Pretty much everything the Trump-occupied Republican Party has been doing these days violates the basic tenets of democracy that American schoolchildren are taught.
But the Trumpy right has come up with an elegant remedy to relieve the cognitive dissonance: They want to cancel civics education. If the voters don’t know how the government is supposed to function, they’ll be none the wiser when it malfunctions — which has been pretty much all the time.
First, Republican officials indulged President Donald Trump’s four years of sabotaging the rule of law and democratic norms.
Then, a majority of Republican lawmakers voted to overturn the election results and President Biden’s victory.
Then, they voted to excuse Trump’s role in fomenting a violent insurrection against Congress.
Then, some moved to whitewash the insurrection itself, pretending the deadly attack was just a “normal tourist visit.”

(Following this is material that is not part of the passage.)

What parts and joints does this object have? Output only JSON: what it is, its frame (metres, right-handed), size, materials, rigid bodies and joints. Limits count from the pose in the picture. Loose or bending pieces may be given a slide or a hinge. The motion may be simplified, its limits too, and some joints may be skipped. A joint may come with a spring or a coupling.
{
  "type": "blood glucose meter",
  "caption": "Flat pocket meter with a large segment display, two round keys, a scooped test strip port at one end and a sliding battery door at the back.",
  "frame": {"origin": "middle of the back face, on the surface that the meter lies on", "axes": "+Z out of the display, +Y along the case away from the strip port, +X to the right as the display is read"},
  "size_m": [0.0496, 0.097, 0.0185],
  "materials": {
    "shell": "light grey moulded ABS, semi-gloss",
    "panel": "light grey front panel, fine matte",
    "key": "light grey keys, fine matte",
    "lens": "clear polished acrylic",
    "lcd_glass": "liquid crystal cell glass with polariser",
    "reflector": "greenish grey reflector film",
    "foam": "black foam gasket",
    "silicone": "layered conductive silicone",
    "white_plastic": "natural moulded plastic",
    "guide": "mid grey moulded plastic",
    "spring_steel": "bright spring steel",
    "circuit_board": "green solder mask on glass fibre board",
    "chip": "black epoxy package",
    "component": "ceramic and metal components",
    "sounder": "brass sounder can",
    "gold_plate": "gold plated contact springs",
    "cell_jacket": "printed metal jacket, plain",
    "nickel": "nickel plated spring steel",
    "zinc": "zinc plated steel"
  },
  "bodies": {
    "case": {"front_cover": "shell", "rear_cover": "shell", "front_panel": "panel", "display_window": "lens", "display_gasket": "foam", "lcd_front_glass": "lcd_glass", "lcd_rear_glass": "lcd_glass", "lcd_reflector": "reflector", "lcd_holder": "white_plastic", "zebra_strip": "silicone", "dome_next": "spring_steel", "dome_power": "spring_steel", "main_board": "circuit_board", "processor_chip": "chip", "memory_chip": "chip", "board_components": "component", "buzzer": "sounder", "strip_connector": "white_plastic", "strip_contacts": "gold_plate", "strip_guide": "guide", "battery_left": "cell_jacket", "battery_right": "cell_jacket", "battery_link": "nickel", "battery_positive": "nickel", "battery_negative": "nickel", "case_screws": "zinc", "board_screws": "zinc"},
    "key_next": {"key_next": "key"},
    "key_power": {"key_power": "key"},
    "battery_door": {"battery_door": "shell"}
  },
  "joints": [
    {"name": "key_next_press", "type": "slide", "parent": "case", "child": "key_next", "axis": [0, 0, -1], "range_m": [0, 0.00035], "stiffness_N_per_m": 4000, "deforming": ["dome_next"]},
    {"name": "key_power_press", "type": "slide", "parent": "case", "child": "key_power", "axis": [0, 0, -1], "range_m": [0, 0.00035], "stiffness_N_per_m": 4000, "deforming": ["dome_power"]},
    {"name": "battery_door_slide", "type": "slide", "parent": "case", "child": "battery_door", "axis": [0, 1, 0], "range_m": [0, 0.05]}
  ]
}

And, finally, they purged the No. 3 House Republican, Liz Cheney of Wyoming, for refusing to embrace Trump’s “big lie” about a stolen election.

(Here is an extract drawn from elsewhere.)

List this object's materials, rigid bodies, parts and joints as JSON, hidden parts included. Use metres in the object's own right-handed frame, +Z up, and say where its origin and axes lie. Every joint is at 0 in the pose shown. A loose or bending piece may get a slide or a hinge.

How do they get away with such fundamental violations of America’s democratic traditions? Well, maybe it’s because only a quarter of U.S. students are proficient in civics, according to the National Assessment of Educational Progress. And apparently, the right wants to keep it that way.
A bipartisan bill in Congress sponsored by Republican Sen. John Cornyn of Texas and Republican Rep. Tom Cole of Oklahoma (Disclosure: My wife’s stepmother, Rep. Rosa DeLauro of Connecticut, is one of the bill’s Democratic sponsors), would authorize $1 billion a year in grants to pay for more civics and history programs that teach children “to understand American Government and engage in American democratic practices as citizens and residents of the United States.” It’s as American — and as anodyne — as apple pie.

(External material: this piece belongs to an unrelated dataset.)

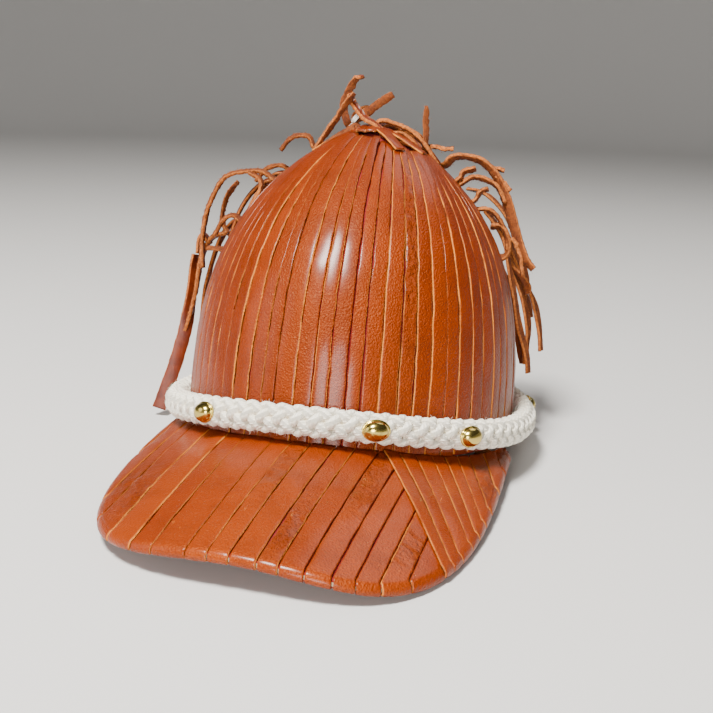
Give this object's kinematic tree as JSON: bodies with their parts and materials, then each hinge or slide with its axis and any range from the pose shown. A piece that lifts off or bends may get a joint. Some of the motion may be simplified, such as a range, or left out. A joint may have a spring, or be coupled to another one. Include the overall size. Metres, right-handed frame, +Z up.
{
  "type": "peaked cap with leather strips",
  "caption": "Peaked cap covered in glossy leather strips, with a braided rope band, oval brass studs, a leather fringe, and a snap strap over the rear opening.",
  "frame": {"origin": "middle of the footprint, on the surface the cap rests on", "axes": "+Z up, -Y to the nose of the brim, +X to the wearer's left"},
  "size_m": [0.2198, 0.3312, 0.2017],
  "materials": {
    "crown_leather": "glossy pebbled cognac leather",
    "brim_leather": "glossy cognac leather, scuffed",
    "fringe_leather": "cognac leather with a rough suede back",
    "cotton_rope": "braided natural cotton",
    "white_thread": "waxed cotton thread",
    "stud_brass": "polished and slightly tarnished",
    "panel_cloth": "red foam-backed cloth",
    "mesh_cloth": "red open mesh",
    "brim_cloth": "red twill",
    "binding_tape": "red woven tape",
    "sweatband_cloth": "off-white cotton twill",
    "brim_stiffener": "pressed board",
    "strap_plastic": "moulded red plastic"
  },
  "bodies": {
    "cap": {"front_panel": "panel_cloth", "rear_panel_left": "mesh_cloth", "rear_panel_right": "mesh_cloth", "sweatband": "sweatband_cloth", "opening_binding": "binding_tape", "crown_strips_right": "crown_leather", "crown_strips_centre": "crown_leather", "crown_strips_left": "crown_leather", "crown_button": "crown_leather", "brim_top_cloth": "brim_cloth", "brim_board": "brim_stiffener", "brim_under_cloth": "brim_cloth", "brim_strips_right": "brim_leather", "brim_strips_left": "brim_leather", "rope_band": "cotton_rope", "rope_whipping_left": "white_thread", "rope_whipping_right": "white_thread", "studs": "stud_brass", "strap_tab_left": "strap_plastic", "strap_tab_right": "strap_plastic", "fringe_top": "fringe_leather", "fringe_left": "fringe_leather", "fringe_right": "fringe_leather", "fringe_back_left": "fringe_leather", "fringe_back_centre": "fringe_leather", "fringe_back_right": "fringe_leather", "long_strip_root": "fringe_leather", "thread_tie": "white_thread"},
    "strap_outer": {"strap_outer": "strap_plastic"},
    "strap_inner": {"strap_inner": "strap_plastic", "strap_pegs": "strap_plastic"},
    "long_strip": {"long_strip": "fringe_leather"}
  },
  "joints": [
    {"name": "strap_outer_swing", "type": "hinge", "parent": "cap", "child": "strap_outer", "pos_m": [0.04273, 0.13046, 0.01412], "axis": [0, -0.1201, -0.9928], "range_deg": [0, 55]},
    {"name": "strap_inner_swing", "type": "hinge", "parent": "cap", "child": "strap_inner", "pos_m": [-0.02998, 0.12894, 0.01431], "axis": [0, -0.1201, -0.9928], "range_deg": [0, 30]},
    {"name": "long_strip_swing", "type": "hinge", "parent": "cap", "child": "long_strip", "pos_m": [-0.10144, 0.07982, 0.09429], "axis": [0, 0.9928, -0.1201], "range_deg": [0, 40]}
  ]
}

But, as The Post’s Laura Meckler reported over the weekend, “Conservative media and activists are pelting the Republicans who support the bill to abandon it. They call the grant program a ‘Trojan horse’ that would allow the Biden administration to push a liberal agenda.”
Conservative writer Stanley Kurtz told Breitbart News that the bill would promote a “woke education” and a “Marxist-based philosophy” in which “teachers are forced to indoctrinate students with ideas like ‘systemic racism,’ ‘white privilege,’ and ‘gender fluidity.’ ” Kurtz wrote in National Review that the civics bill will promote a curriculum “built around radical Critical Race Theory.”
In reality, the civics bill does no such thing. The “Civics Secures Democracy Act” specifically states that it doesn’t “authorize the Secretary of Education to prescribe a civics and history curriculum.” That’s up to state and local leaders.
But the plain text of the bill didn’t stop Kurtz and his allies from spinning a conspiracy theory, based on their objections to another, unrelated grant program. (For that program, the Biden administration cited the New York Times’s “1619 Project” in touting the importance of teaching about the consequences of slavery.) So, now, it’s a safe bet that congressional Republicans will in large numbers oppose a bill promoting nothing more nefarious than civil discourse, voting, jury duty and volunteering.
Perhaps the Republicans would look more favorably on a civics bill if it mandated a curriculum that better reflects the way they’ve been governing. To assist them, I’ve combed through the civics questions for fourth-graders asked by the National Assessment of Educational Progress, and substituted answers more consistent with recent events than the outdated, “correct” answers.
Which event is Rosa Parks associated with?
Strike “A boycott of the buses in Montgomery, Alabama,” and substitute: “An ANTIFA plot to destroy the suburbs.”
July 4 is a national holiday that celebrates the day when . . .
Strike “the American colonies declared their independence” and insert “the Continental Army took over the airports.”
The purpose of the United Nations is to . . .
Strike “promote international peace and security” and insert “lead a takeover of the U.S. government by globalist pedophiles.”
Usually United States citizens elect a President by . . .
Strike “secret ballot on Election Day” and insert “Storming the Capitol and bludgeoning police officers with flagpoles.”
Which of the following ideas is in the summary of the Declaration of Independence?
Strike “People in the United States should have some control over the government” and insert “People in the United States should not wear face masks.”
What are the two main political parties in the United States?
Strike “Democrats and Republicans” and insert “Republicans and Far-Left Radical Socialists who are Against God.”
Who decides whether a law follows the Constitution or not?
Strike “The Supreme Court” and insert “Rudy Giuliani.”
Who is currently the President of the United States?
Strike “Joseph Biden” and insert “Donald Trump.”
Two decades ago, George W. Bush spoke the immortal words, “Rarely is the question asked: Is our children learning?” The survival of Trump’s Republicans depends on the answer being a resounding “no.”